When This Actually Happens

None of this works as a one-time initiative. You don't lead sideways for a quarter and then move on, the way you might run a specific campaign or push a single proposal through. The relationships this depends on are being shaped constantly, whether you're paying attention to them or not, in every interaction, whether you are aware of it or not. 

That's really the point the research keeps circling back to. Managing up has natural checkpoints built in a performance review, a one-on-one, a moment where the relationship is formally addressed. Managing down has the same. Managing sideways has none of that. No one schedules a check-in on how your peers experience working with you (unless you are doing a 360 instituted by the organization, which is often a one-off). It either gets built deliberately, in the ordinary course of the work, or it doesn't get built at all.

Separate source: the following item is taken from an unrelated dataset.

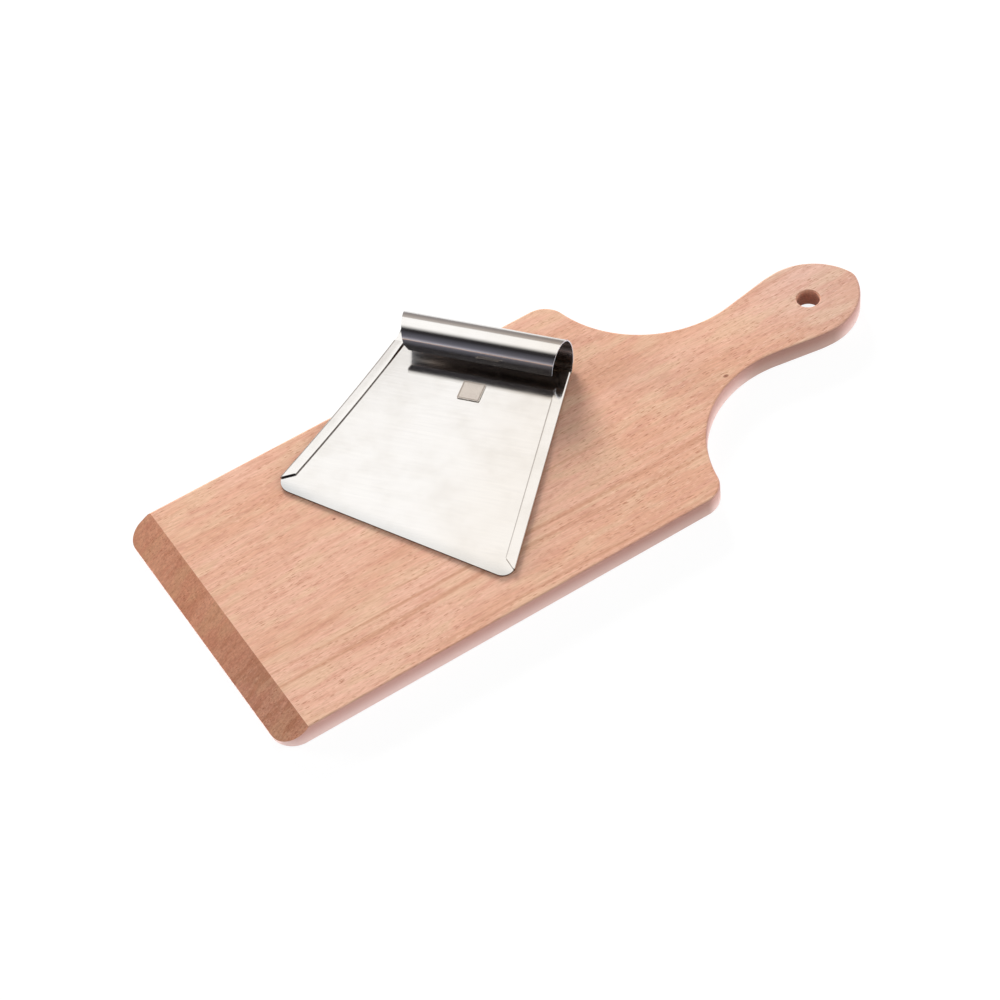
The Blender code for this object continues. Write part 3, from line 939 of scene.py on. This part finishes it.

In practice, that means the moments that count here are rarely the big ones. It's less about the one polished presentation and more about how you show up in the smaller exchanges around it, whether you loop a colleague in before a decision affects their work, whether you credit the person who helped shape an idea, whether you're someone people think to bring into a conversation because you've made a habit of being worth including. None of that shows up on a calendar or To Do list. It accumulates.

Managing up gets coached. Managing down gets evaluated. Managing sideways gets almost nothing. No structure, no checkpoint, no one asking how it's going,even though it is part of professional growth. 

That gap is worth sitting with, not as a failure to fix, but as an opening. The colleagues beside you, who answer to no org chart that includes you, are already forming an opinion of your leadership, right now, in the ordinary course of work. The only question is whether you're shaping that deliberately or leaving it to chance.